At issue is Section 1233 of HR 3200, the government-run health care plan that the House will consider when it returns from its August recess.
The measure would pay physicians to give Medicare patients end-of-life counseling every five years or sooner if the patient has a terminal diagnosis.
While pro-life advocates say the section opens the door to physicians pushing euthanasia or withdrawal of lifesaving medical treatment, or even basic food and water, backers of the bill call the claims rubbish.
Obama dismissed the critics who cite this section and said they were trying to "scare the heck out of folks" with "wild misrepresentations that don’t bear any resemblance to anything that’s actually being proposed."
He said all the section does is authorize Medicare to pay physicians to counsel patients about end-of-life care such as living wills, hospice and other issues and to do son only if the patients request it.

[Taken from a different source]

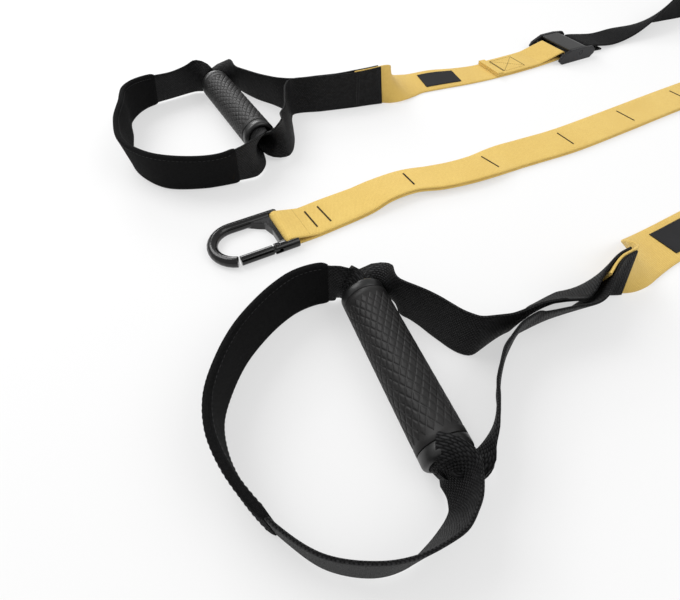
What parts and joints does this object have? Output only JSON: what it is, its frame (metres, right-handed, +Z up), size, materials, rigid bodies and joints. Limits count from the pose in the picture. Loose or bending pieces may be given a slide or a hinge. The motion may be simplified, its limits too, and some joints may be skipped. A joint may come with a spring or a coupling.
{
  "type": "suspension trainer",
  "caption": "Yellow webbing anchor strap on a black carabiner, with adjustable strap legs that end in rubber hand grips and padded foot loops, lying on a floor",
  "frame": {"origin": "middle of the flat underside of the carabiner's crossbar, at the floor", "axes": "+X along the anchor strap away from the carabiner, +Z up from the floor, +Y towards the far leg"},
  "size_m": [0.9893, 0.5249, 0.0413],
  "materials": {
    "yellow_webbing": "woven yellow webbing with dark bar tacks",
    "black_webbing": "coarse woven black webbing",
    "pad_fabric": "matt black padded sleeve",
    "label_patch": "plain black sewn patch",
    "grip_rubber": "black rubber with a diamond pattern",
    "grip_plastic": "smooth black plastic",
    "black_plastic": "smooth black plastic",
    "carabiner_gloss": "glossy black coating",
    "dark_metal": "satin black metal"
  },
  "bodies": {
    "anchor": {"anchor_strap": "yellow_webbing"},
    "carabiner": {"carabiner_frame": "carabiner_gloss", "gate_pin": "dark_metal"},
    "gate": {"carabiner_gate": "carabiner_gloss"},
    "link": {"link": "dark_metal"},
    "upper": {"upper_strap": "black_webbing"},
    "far_buckle": {"far_buckle_frame": "dark_metal", "far_lever_pin": "dark_metal"},
    "far_lever": {"far_cam_lever": "black_plastic"},
    "far_leg": {"far_adjustment_strap": "yellow_webbing", "far_label": "label_patch", "far_triangle_webbing": "black_webbing", "far_cradle_webbing": "black_webbing", "far_cradle_pad": "pad_fabric"},
    "far_grip": {"far_grip_core": "grip_plastic", "far_grip_sleeve": "grip_rubber", "far_upper_cap": "grip_plastic", "far_lower_cap": "grip_plastic"},
    "near_buckle": {"near_buckle_frame": "dark_metal", "near_lever_pin": "dark_metal"},
    "near_lever": {"near_cam_lever": "black_plastic"},
    "near_leg": {"near_adjustment_strap": "yellow_webbing", "near_label": "label_patch", "near_triangle_webbing": "black_webbing", "near_cradle_webbing": "black_webbing", "near_cradle_pad": "pad_fabric"},
    "near_grip": {"near_grip_core": "grip_plastic", "near_grip_sleeve": "grip_rubber", "near_upper_cap": "grip_plastic", "near_lower_cap": "grip_plastic"}
  },
  "joints": [
    {"name": "carabiner_swing", "type": "hinge", "parent": "anchor", "child": "carabiner", "pos_m": [0.0069, 0, 0.0047], "axis": [0, 1, 0], "range_deg": [0, 60]},
    {"name": "gate_hinge", "type": "hinge", "parent": "carabiner", "child": "gate", "pos_m": [-0.0055, -0.01912, 0.0044], "axis": [0, 0, -1], "range_deg": [0, 18], "stiffness_Nm_per_rad": 0.05},
    {"name": "link_swing", "type": "hinge", "parent": "anchor", "child": "link", "pos_m": [0.5869, 0, 0.0053], "axis": [0, -1, 0], "range_deg": [0, 45]},
    {"name": "upper_swing", "type": "hinge", "parent": "link", "child": "upper", "pos_m": [0.6089, 0, 0.0053], "axis": [0, -1, 0], "range_deg": [0, 40]},
    {"name": "far_buckle_swing", "type": "hinge", "parent": "upper", "child": "far_buckle", "pos_m": [0.4805, 0.149, 0.0068], "axis": [0, 1, 0], "range_deg": [0, 45]},
    {"name": "far_lever_press", "type": "hinge", "parent": "far_buckle", "child": "far_lever", "pos_m": [0.461, 0.149, 0.0096], "axis": [0, -1, 0], "range_deg": [0, 10], "stiffness_Nm_per_rad": 0.1},
    {"name": "far_leg_swing", "type": "hinge", "parent": "far_buckle", "child": "far_leg", "pos_m": [0.439, 0.149, 0.0068], "axis": [0, 1, 0], "range_deg": [0, 45]},
    {"name": "far_grip_spin", "type": "hinge", "parent": "far_leg", "child": "far_grip", "pos_m": [0.0345, 0.1785, 0.0155], "axis": [-0.0262, 0.9997, 0], "continuous": true},
    {"name": "near_buckle_swing", "type": "hinge", "parent": "upper", "child": "near_buckle", "pos_m": [0.5005, -0.15, 0.0068], "axis": [0, 1, 0], "range_deg": [0, 45]},
    {"name": "near_lever_press", "type": "hinge", "parent": "near_buckle", "child": "near_lever", "pos_m": [0.481, -0.15, 0.0096], "axis": [0, -1, 0], "range_deg": [0, 10], "stiffness_Nm_per_rad": 0.1},
    {"name": "near_leg_swing", "type": "hinge", "parent": "near_buckle", "child": "near_leg", "pos_m": [0.459, -0.15, 0.0068], "axis": [0, 1, 0], "range_deg": [0, 45]},
    {"name": "near_grip_spin", "type": "hinge", "parent": "near_leg", "child": "near_grip", "pos_m": [0.01535, -0.1605, 0.0155], "axis": [0.1331, 0.9911, 0], "continuous": true}
  ]
}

It would not "basically pull the plug on grandma because we decided that it’s too expensive to let her live anymore," Obama said.
He said Congress put the language in the bill and defended their decision saying lawmakers "very sensibly thought this was something that would expand people’s options."

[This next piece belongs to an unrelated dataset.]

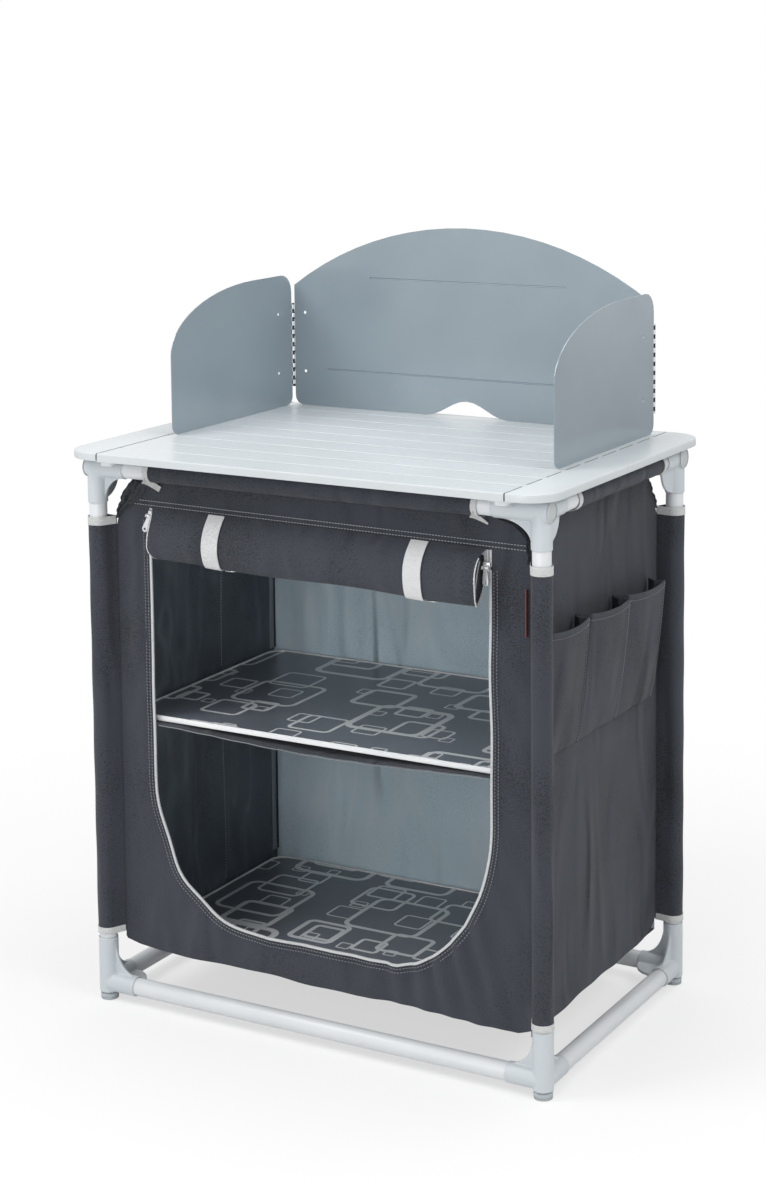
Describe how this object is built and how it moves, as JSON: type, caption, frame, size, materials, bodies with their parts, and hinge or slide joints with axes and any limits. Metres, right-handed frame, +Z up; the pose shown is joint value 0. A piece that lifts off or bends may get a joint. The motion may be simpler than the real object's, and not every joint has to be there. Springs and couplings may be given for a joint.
{
  "type": "camping kitchen cabinet",
  "caption": "Camp kitchen cabinet: tube frame on screw feet, slatted worktop, hinged windscreen, fabric cupboard with shelf boards, roll-up door and side pockets.",
  "frame": {"origin": "on the floor under the middle of the frame, level with the underside of the foot pads", "axes": "+Z up, -Y towards the open front of the cupboard, +X to the right of someone facing it"},
  "size_m": [0.75, 0.513, 1.0833],
  "materials": {
    "frame_tube": "light grey powder-coated steel tube",
    "fitting": "light grey moulded plastic, satin",
    "foot": "grey moulded plastic, knurled",
    "worktop": "light grey coated aluminium slats, satin",
    "worktop_end": "light grey moulded plastic, satin",
    "rail": "light grey coated flat bar",
    "windscreen": "blue-grey coated thin sheet, fine satin",
    "cupboard_cloth": "anthracite coated polyester weave, blue-grey lining",
    "webbing": "light grey woven tape",
    "zip": "nickel-plated zip hardware",
    "shelf_board": "fibreboard with an anthracite printed face and a silver edge"
  },
  "bodies": {
    "frame_and_cupboard": {"fitting_lower_front_left": "fitting", "fitting_lower_front_right": "fitting", "fitting_lower_back_left": "fitting", "fitting_lower_back_right": "fitting", "fitting_upper_front_left": "fitting", "fitting_upper_front_right": "fitting", "fitting_upper_back_left": "fitting", "fitting_upper_back_right": "fitting", "post_front_left": "frame_tube", "post_front_right": "frame_tube", "post_back_left": "frame_tube", "post_back_right": "frame_tube", "tube_lower_front": "frame_tube", "tube_lower_back": "frame_tube", "tube_lower_left": "frame_tube", "tube_lower_right": "frame_tube", "tube_upper_front": "frame_tube", "tube_upper_back": "frame_tube", "tube_upper_left": "frame_tube", "tube_upper_right": "frame_tube", "cupboard_front": "cupboard_cloth", "cupboard_back": "cupboard_cloth", "cupboard_left": "cupboard_cloth", "cupboard_right": "cupboard_cloth", "cupboard_floor": "cupboard_cloth", "shelf_sling": "cupboard_cloth", "door_roll": "cupboard_cloth", "strap_left": "webbing", "strap_right": "webbing", "side_pockets": "cupboard_cloth"},
    "worktop": {"slat_1": "worktop", "slat_2": "worktop", "slat_3": "worktop", "slat_4": "worktop", "slat_5": "worktop", "slat_6": "worktop", "slat_7": "worktop", "slat_8": "worktop", "slat_9": "worktop", "end_bar_left": "worktop_end", "end_bar_right": "worktop_end", "worktop_rail_left": "rail", "worktop_rail_right": "rail"},
    "windscreen": {"windscreen_back": "windscreen"},
    "wing_left": {"windscreen_wing_left": "windscreen"},
    "wing_right": {"windscreen_wing_right": "windscreen"},
    "shelf_middle": {"shelf_board_middle": "shelf_board"},
    "shelf_bottom": {"shelf_board_bottom": "shelf_board"},
    "stem_front_left": {"foot_stem_front_left": "foot"},
    "pad_front_left": {"foot_pad_front_left": "foot"},
    "stem_front_right": {"foot_stem_front_right": "foot"},
    "pad_front_right": {"foot_pad_front_right": "foot"},
    "stem_back_left": {"foot_stem_back_left": "foot"},
    "pad_back_left": {"foot_pad_back_left": "foot"},
    "stem_back_right": {"foot_stem_back_right": "foot"},
    "pad_back_right": {"foot_pad_back_right": "foot"},
    "slider_left": {"zip_slider_left": "zip"},
    "pull_left": {"zip_pull_left": "zip"},
    "slider_right": {"zip_slider_right": "zip"},
    "pull_right": {"zip_pull_right": "zip"}
  },
  "joints": [
    {"name": "worktop_lift_off", "type": "slide", "parent": "frame_and_cupboard", "child": "worktop", "axis": [0, 0, 1], "range_m": [0, 0.12]},
    {"name": "windscreen_lift_off", "type": "slide", "parent": "worktop", "child": "windscreen", "axis": [0, 0, 1], "range_m": [0, 0.1]},
    {"name": "wing_left_fold", "type": "hinge", "parent": "windscreen", "child": "wing_left", "pos_m": [-0.303, 0.2365, 0.89], "axis": [0, 0, 1], "range_deg": [-90, 90]},
    {"name": "wing_right_fold", "type": "hinge", "parent": "windscreen", "child": "wing_right", "pos_m": [0.303, 0.2365, 0.89], "axis": [0, 0, 1], "range_deg": [-90, 90]},
    {"name": "shelf_middle_lift", "type": "slide", "parent": "frame_and_cupboard", "child": "shelf_middle", "axis": [0, 0, 1], "range_m": [0, 0.03]},
    {"name": "shelf_bottom_lift", "type": "slide", "parent": "frame_and_cupboard", "child": "shelf_bottom", "axis": [0, 0, 1], "range_m": [0, 0.03]},
    {"name": "foot_travel_front_left", "type": "slide", "parent": "frame_and_cupboard", "child": "stem_front_left", "axis": [0, 0, -1], "range_m": [0, 0.012]},
    {"name": "foot_turn_front_left", "type": "hinge", "parent": "stem_front_left", "child": "pad_front_left", "pos_m": [-0.346, -0.2125, 0.0045], "axis": [0, 0, -1], "range_deg": [0, 1800]},
    {"name": "foot_travel_front_right", "type": "slide", "parent": "frame_and_cupboard", "child": "stem_front_right", "axis": [0, 0, -1], "range_m": [0, 0.012]},
    {"name": "foot_turn_front_right", "type": "hinge", "parent": "stem_front_right", "child": "pad_front_right", "pos_m": [0.346, -0.2125, 0.0045], "axis": [0, 0, -1], "range_deg": [0, 1800]},
    {"name": "foot_travel_back_left", "type": "slide", "parent": "frame_and_cupboard", "child": "stem_back_left", "axis": [0, 0, -1], "range_m": [0, 0.012]},
    {"name": "foot_turn_back_left", "type": "hinge", "parent": "stem_back_left", "child": "pad_back_left", "pos_m": [-0.346, 0.2125, 0.0045], "axis": [0, 0, -1], "range_deg": [0, 1800]},
    {"name": "foot_travel_back_right", "type": "slide", "parent": "frame_and_cupboard", "child": "stem_back_right", "axis": [0, 0, -1], "range_m": [0, 0.012]},
    {"name": "foot_turn_back_right", "type": "hinge", "parent": "stem_back_right", "child": "pad_back_right", "pos_m": [0.346, 0.2125, 0.0045], "axis": [0, 0, -1], "range_deg": [0, 1800]},
    {"name": "zip_slide_left", "type": "slide", "parent": "frame_and_cupboard", "child": "slider_left", "axis": [0, 0, 1], "range_m": [0, 0.01]},
    {"name": "zip_pull_swing_left", "type": "hinge", "parent": "slider_left", "child": "pull_left", "pos_m": [-0.263, -0.2078, 0.708], "axis": [-0.9272, 0, 0.3746], "range_deg": [-10, 150]},
    {"name": "zip_slide_right", "type": "slide", "parent": "frame_and_cupboard", "child": "slider_right", "axis": [0, 0, 1], "range_m": [0, 0.016]},
    {"name": "zip_pull_swing_right", "type": "hinge", "parent": "slider_right", "child": "pull_right", "pos_m": [0.263, -0.2078, 0.69], "axis": [-1, 0, 0], "range_deg": [-10, 150]}
  ],
  "couplings": [
    {"joint": "foot_travel_front_left", "follows": "foot_turn_front_left", "m_per_rad": 0.0003183},
    {"joint": "foot_travel_front_right", "follows": "foot_turn_front_right", "m_per_rad": 0.0003183},
    {"joint": "foot_travel_back_left", "follows": "foot_turn_back_left", "m_per_rad": 0.0003183},
    {"joint": "foot_travel_back_right", "follows": "foot_turn_back_right", "m_per_rad": 0.0003183}
  ]
}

But Charles Lane, a member of the editorial board of the liberal Washington Post newspaper, has written an analysis of the bill that makes Obama’s characterization of the section appear off base.

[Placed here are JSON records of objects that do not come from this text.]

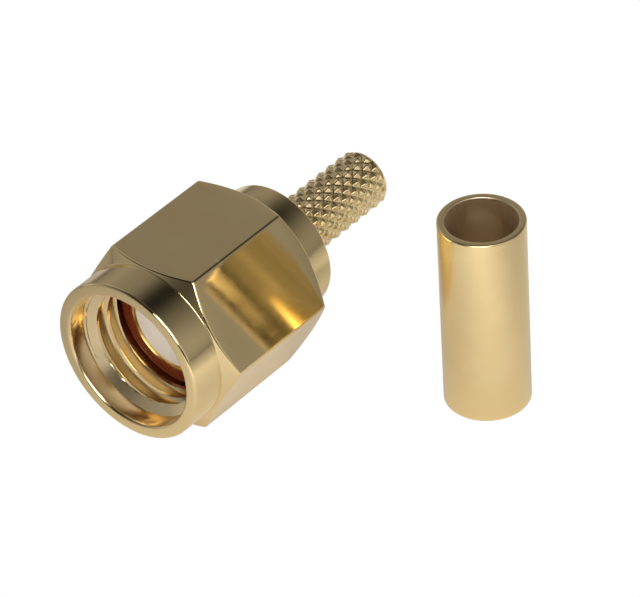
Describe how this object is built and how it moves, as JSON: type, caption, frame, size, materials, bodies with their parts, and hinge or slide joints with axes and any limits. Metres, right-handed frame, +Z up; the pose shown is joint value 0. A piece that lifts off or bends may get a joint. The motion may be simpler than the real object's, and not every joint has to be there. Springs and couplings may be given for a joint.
{
  "type": "crimp coaxial plug with loose ferrule",
  "caption": "Small threaded coaxial plug with a hexagonal coupling nut, white insulator, red gasket and knurled crimp stem, lying beside its plain crimp ferrule.",
  "frame": {"origin": "middle of the footprint, on the surface that the plug's lower hexagon flat and the ferrule's end lie on", "axes": "+Y along the plug's axis from the mating mouth towards the cable, +Z up, +X towards the standing ferrule"},
  "size_m": [0.0176, 0.0168, 0.0095],
  "materials": {
    "nut_gold": "polished gold plate with fine scratches",
    "ring_bronze": "gold-plated spring bronze",
    "gasket_rubber": "glossy red-brown silicone",
    "body_gold": "polished gold plate, knurled stem",
    "insulator_white": "white turned fluoropolymer",
    "contact_gold": "polished gold plate",
    "ferrule_gold": "satin gold plate"
  },
  "bodies": {
    "plug": {"connector_body": "body_gold", "insulator": "insulator_white", "center_contact": "contact_gold", "crimp_ferrule": "ferrule_gold"},
    "ring": {"lock_ring": "ring_bronze"},
    "nut": {"coupling_nut": "nut_gold"},
    "seal": {"gasket": "gasket_rubber"}
  },
  "joints": [
    {"name": "ring_float", "type": "slide", "parent": "plug", "child": "ring", "axis": [0, 1, 0], "range_m": [-0.00006, 0.00006]},
    {"name": "nut_spin", "type": "hinge", "parent": "ring", "child": "nut", "pos_m": [-0.00415, -0.00142, 0.004], "axis": [0, 1, 0], "continuous": true},
    {"name": "gasket_slide", "type": "slide", "parent": "plug", "child": "seal", "axis": [0, 1, 0], "range_m": [0, 0.00158]}
  ]
}
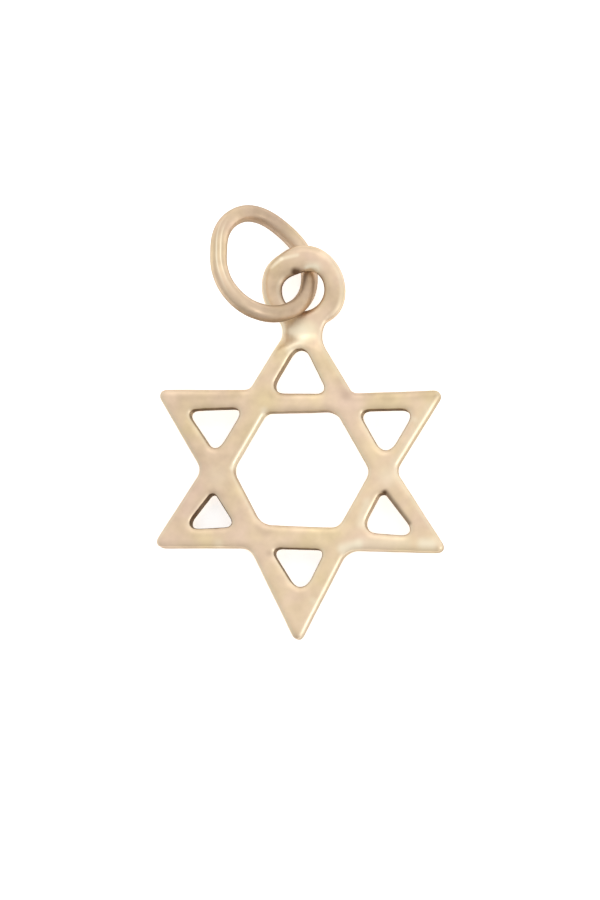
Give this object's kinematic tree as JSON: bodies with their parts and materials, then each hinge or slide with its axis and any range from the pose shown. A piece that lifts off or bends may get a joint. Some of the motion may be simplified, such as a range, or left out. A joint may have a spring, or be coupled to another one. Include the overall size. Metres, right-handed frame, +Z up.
{
  "type": "star of david pendant",
  "caption": "Flat cast six-pointed star charm of two crossed triangles, pierced between its bars, with a round eye and a closed jump ring, lying flat.",
  "frame": {"origin": "middle of the bounding box's bottom face, on the surface that the pendant lies on", "axes": "+Y along the star towards its eye, +X to the right seen from above, +Z up from the surface"},
  "size_m": [0.0134, 0.0206, 0.0043],
  "materials": {
    "star_gold": "satin pale rose-yellow gold, worn and rounded at its edges",
    "ring_gold": "drawn gold wire, softly polished"
  },
  "bodies": {
    "root": {"star": "star_gold", "jump_ring": "ring_gold"}
  },
  "joints": []
}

"Though not mandatory, as some on the right have claimed, the consultations envisioned in Section 1233 aren’t quite ‘purely voluntary,’" as backers of the bill assert, Lane says. "To me, ‘purely voluntary’ means ‘not unless the patient requests one.’ Section 1233, however, lets doctors initiate the chat and gives them an incentive — money — to do so. Indeed, that’s an incentive to insist."
"Patients may refuse without penalty, but many will bow to white-coated authority. Once they’re in the meeting, the bill does permit ‘formulation’ of a plug-pulling order right then and there," Lane explains.
"What’s more, Section 1233 dictates, at some length, the content of the consultation," Lane continues.
He points out the legislation says the doctor "shall" discuss "advanced care planning, including key questions and considerations, important steps, and suggested people to talk to"; "an explanation of . . . living wills and durable powers of attorney, and their uses" even though those are legal and not medical papers. The physician "shall" present "a list of national and State-specific resources to assist consumers and their families."
"Admittedly, this script is vague and possibly unenforceable," Lane writes. "What are "key questions"? Who belongs on ‘a list’ of helpful ‘resources?’ The Roman Catholic Church? Jack Kevorkian?"
Ultimately, the Post editorial writer says "Section 1233 goes beyond facilitating doctor input to preferring it. Indeed, the measure would have an interested party — the government — recruit doctors to sell the elderly on living wills, hospice care and their associated providers, professions and organizations."
"You don’t have to be a right-wing wacko to question that approach," he concludes.